··· STORED DATA

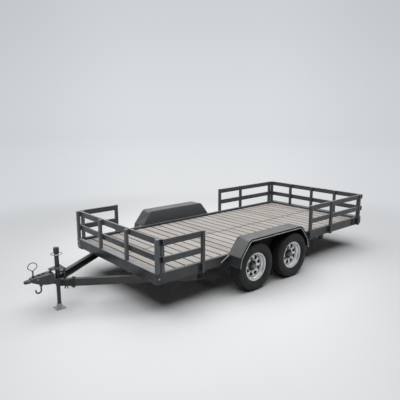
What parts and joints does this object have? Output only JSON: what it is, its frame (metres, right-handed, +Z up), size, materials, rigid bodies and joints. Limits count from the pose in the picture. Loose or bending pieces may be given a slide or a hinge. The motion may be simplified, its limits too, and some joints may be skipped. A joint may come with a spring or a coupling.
{
  "type": "tandem-axle utility trailer",
  "caption": "Tandem-axle utility trailer with a crosswise plank deck, low pipe-style guard rails, folded fenders, an A-frame tongue with a ball coupler, and a tongue jack.",
  "frame": {"origin": "on the ground on the centre plane, halfway along the overall length", "axes": "+X towards the coupler, +Y to the left, +Z up"},
  "size_m": [5.955, 2.61, 0.985],
  "materials": {
    "frame_paint": "satin charcoal paint",
    "deck_wood": "weathered bare planks",
    "rim": "silver paint",
    "tyre": "matt rubber",
    "hub": "dark satin",
    "hardware": "dull dark steel",
    "running_gear": "dark satin"
  },
  "bodies": {
    "trailer": {"axle_front": "running_gear", "axle_rear": "running_gear", "coupler": "frame_paint", "coupler_pin": "hardware", "cross_members": "frame_paint", "deck_planks": "deck_wood", "deck_strips": "frame_paint", "equalisers": "running_gear", "fender_braces": "frame_paint", "fender_left": "frame_paint", "fender_right": "frame_paint", "front_beam": "frame_paint", "front_posts": "frame_paint", "front_rails": "frame_paint", "jack_clamps": "hardware", "jack_plate": "frame_paint", "jack_ring": "hardware", "jack_tube": "frame_paint", "leaf_springs": "running_gear", "rear_beam": "frame_paint", "rear_posts": "frame_paint", "rear_rails": "frame_paint", "safety_hook": "hardware", "side_beam_left": "frame_paint", "side_beam_right": "frame_paint", "side_posts": "frame_paint", "side_rails": "frame_paint", "spring_hangers": "running_gear", "tie_plates": "running_gear", "tongue_left": "frame_paint", "tongue_right": "frame_paint"},
    "wheel_front_left": {"tyre_front_left": "tyre", "rim_front_left": "rim", "hub_front_left": "hub"},
    "wheel_front_right": {"tyre_front_right": "tyre", "rim_front_right": "rim", "hub_front_right": "hub"},
    "wheel_rear_left": {"tyre_rear_left": "tyre", "rim_rear_left": "rim", "hub_rear_left": "hub"},
    "wheel_rear_right": {"tyre_rear_right": "tyre", "rim_rear_right": "rim", "hub_rear_right": "hub"},
    "jack_foot_leg": {"jack_leg": "frame_paint", "jack_foot": "hardware"}
  },
  "joints": [
    {"name": "wheel_front_left_spin", "type": "hinge", "parent": "trailer", "child": "wheel_front_left", "pos_m": [0.1975, 1.1875, 0.344], "axis": [0, 1, 0], "continuous": true},
    {"name": "wheel_front_right_spin", "type": "hinge", "parent": "trailer", "child": "wheel_front_right", "pos_m": [0.1975, -1.1875, 0.344], "axis": [0, 1, 0], "continuous": true},
    {"name": "wheel_rear_left_spin", "type": "hinge", "parent": "trailer", "child": "wheel_rear_left", "pos_m": [-0.6225, 1.1875, 0.344], "axis": [0, 1, 0], "continuous": true},
    {"name": "wheel_rear_right_spin", "type": "hinge", "parent": "trailer", "child": "wheel_rear_right", "pos_m": [-0.6225, -1.1875, 0.344], "axis": [0, 1, 0], "continuous": true},
    {"name": "jack_slide", "type": "slide", "parent": "trailer", "child": "jack_foot_leg", "axis": [0, 0, 1], "range_m": [-0.1, 0.16]}
  ]
}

······

* [PROBLEM TO WORK ON] Return each line where "slide" shows up.

* [RIGHT ANSWER]
What parts and joints does this object have? Output only JSON: what it is, its frame (metres, right-handed, +Z up), size, materials, rigid bodies and joints. Limits count from the pose in the picture. Loose or bending pieces may be given a slide or a hinge. The motion may be simplified, its limits too, and some joints may be skipped. A joint may come with a spring or a coupling.
    {"name": "jack_slide", "type": "slide", "parent": "trailer", "child": "jack_foot_leg", "axis": [0, 0, 1], "range_m": [-0.1, 0.16]}